Nearly two-thirds of Minnesota schools are making progress to reduce the achievement gap between students of color and their white counterparts by 2017.
That's according to the state Department of Education's 2015 School Accountability Results, which takes a look at how schools are doing across the state by evaluating and rating their performances on state exams, student improvement over time, reducing the achievement gap, and increasing graduation rates, a news release says.
The data released Tuesday shows how well Minnesota schools are doing at reducing the achievement gap among its students – comparing the achievement of white students and students of color, those living in poverty, those receiving special education services, and English learners.
The state's goal is to cut the gap in half by 2017, and according to the data almost two-thirds of schools are on track to meet that goal.
Forty-three percent of Minnesota schools met all their 2015 targets in reading, with an additional 22 percent of schools meeting all but one target. Forty-one percent of schools met 2015 targets in math, with an additional 21 percent meeting all but one target, the results show.
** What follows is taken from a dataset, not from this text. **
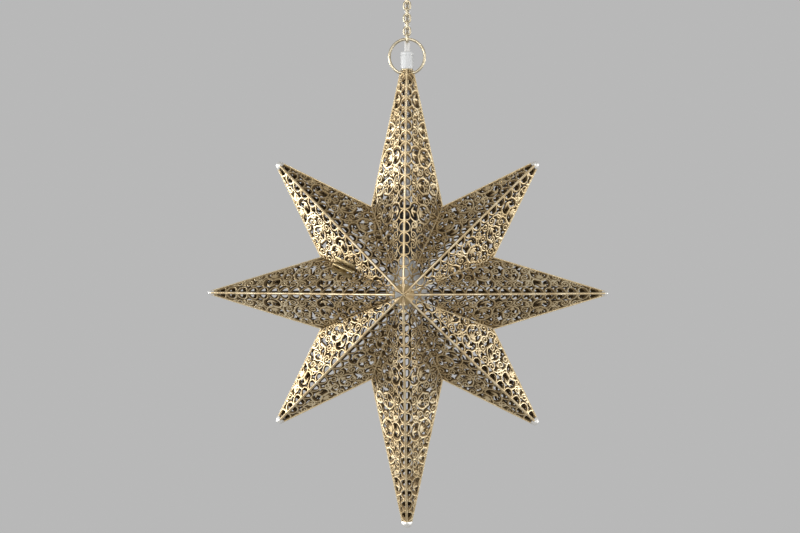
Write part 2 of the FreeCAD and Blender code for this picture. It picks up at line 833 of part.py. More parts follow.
bulb_top = base_bottom - contact_height - bulb_seat_gap
bulb_cap_top = bulb_top - bulb_tip_length
bulb_cap_bottom = bulb_cap_top - bulb_cap_length
bulb_cap_profile = [
    (0, bulb_top),
    (bulb_tip_radius, bulb_top),
    (bulb_tip_radius + bulb_tip_length, bulb_cap_top),
    (bulb_cap_radius, bulb_cap_top),
    (bulb_cap_radius, bulb_cap_bottom),
    (0, bulb_cap_bottom),
]
write("bulb_cap", turned(bulb_cap_profile, turned_sides))


def bulb_glass():
    """A round globe, drawn in to a neck that is cemented into the cap."""
    globe_height = bulb_cap_bottom - bulb_neck_to_globe
    profile = [(0, bulb_cap_bottom), (bulb_neck_radius, bulb_cap_bottom)]
    for step in range(globe_steps + 1):
        turn = globe_shoulder_turn - (globe_shoulder_turn + math.pi / 2) * step / globe_steps
        out = bulb_globe_radius * math.cos(turn) if step < globe_steps else 0
        profile.append((out, globe_height + bulb_globe_radius * math.sin(turn)))
    return turned(profile, turned_sides)


write("bulb_glass", bulb_glass())

print("the ceiling lies", round(ceiling_height, 2), "mm over the middle of the star")
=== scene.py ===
import math
import bpy
import bmesh
import numpy as np
from mathutils import Matrix, Vector
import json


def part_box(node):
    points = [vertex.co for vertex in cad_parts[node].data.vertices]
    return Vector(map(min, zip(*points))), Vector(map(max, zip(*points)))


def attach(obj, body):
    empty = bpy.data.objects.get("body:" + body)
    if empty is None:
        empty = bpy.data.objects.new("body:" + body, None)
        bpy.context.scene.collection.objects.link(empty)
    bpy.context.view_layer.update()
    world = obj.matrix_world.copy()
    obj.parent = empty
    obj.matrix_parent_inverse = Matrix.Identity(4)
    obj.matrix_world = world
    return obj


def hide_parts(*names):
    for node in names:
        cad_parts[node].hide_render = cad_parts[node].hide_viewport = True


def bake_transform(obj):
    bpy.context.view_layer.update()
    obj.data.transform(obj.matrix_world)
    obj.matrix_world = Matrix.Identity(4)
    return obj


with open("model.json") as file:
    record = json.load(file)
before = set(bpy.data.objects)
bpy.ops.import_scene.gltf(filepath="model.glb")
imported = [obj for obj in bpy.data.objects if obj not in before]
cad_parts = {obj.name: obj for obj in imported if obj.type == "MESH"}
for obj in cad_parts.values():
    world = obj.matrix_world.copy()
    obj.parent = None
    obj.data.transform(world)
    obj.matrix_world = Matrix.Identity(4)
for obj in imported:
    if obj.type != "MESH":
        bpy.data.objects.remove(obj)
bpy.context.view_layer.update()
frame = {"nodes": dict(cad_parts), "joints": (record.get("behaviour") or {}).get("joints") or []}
up, right, back = Vector((0, 0, 1)), Vector((1, 0, 0)), Vector((0, 1, 0))

# the star's middle, from the frame: everything on the star is drawn about this point, in metres
rightRayLow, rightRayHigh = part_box("front_ray_right")
starHeight = (rightRayLow.z + rightRayHigh.z) / 2
starMiddle = up * starHeight

star = {
    "halfDepth": 0.075,
    "notchReach": 0.103,
    "pivotHeight": 0.2422,
    "sheet": 0.0008,
    "wireHole": 0.0018,  # radius of the ring's hole in the neck
    "doorGap": 0.0005,
    "doorTrim": 0.009,  # how far the door's sheet stays clear of the star's front point
}
rayShapes = {  # where a ray's outlines would meet, and where it is cut off
    "wide": (0.224, 0.217),
    "diagonal": (0.210, 0.1995),
    "tall": (0.277, 0.255),
    "neck": (0.277, 0.245),
}
rayNames = ["right", "upper_right", "top", "upper_left", "left", "lower_left", "bottom", "lower_right"]
sector = 2 * math.pi / len(rayNames)
frontPoint = Vector((0, -star["halfDepth"], 0))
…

119 among top-performing Title I schools
The Department of Education has also released its annual list of the highest-performing schools in Minnesota that receive Title I funding – meaning they have a high number of students in poverty
The 2015 Reward schools – the top 15 percent of top-performing public schools – included 119 schools. Among them were 14 schools that have achieved the Reward designation for a fifth consecutive time, the release notes.
Last year, the state named the lowest-performing schools (Focus or Priority schools) – a rating that is done every three years – and nearly half of the 155 schools on the list were concentrated in the Twin Cities, MPR News reported.
However, early results show that these schools are getting better, with 65 percent of current Priority and 63 percent of current Focus schools have shown improved growth from 2014 to 2015, the release notes.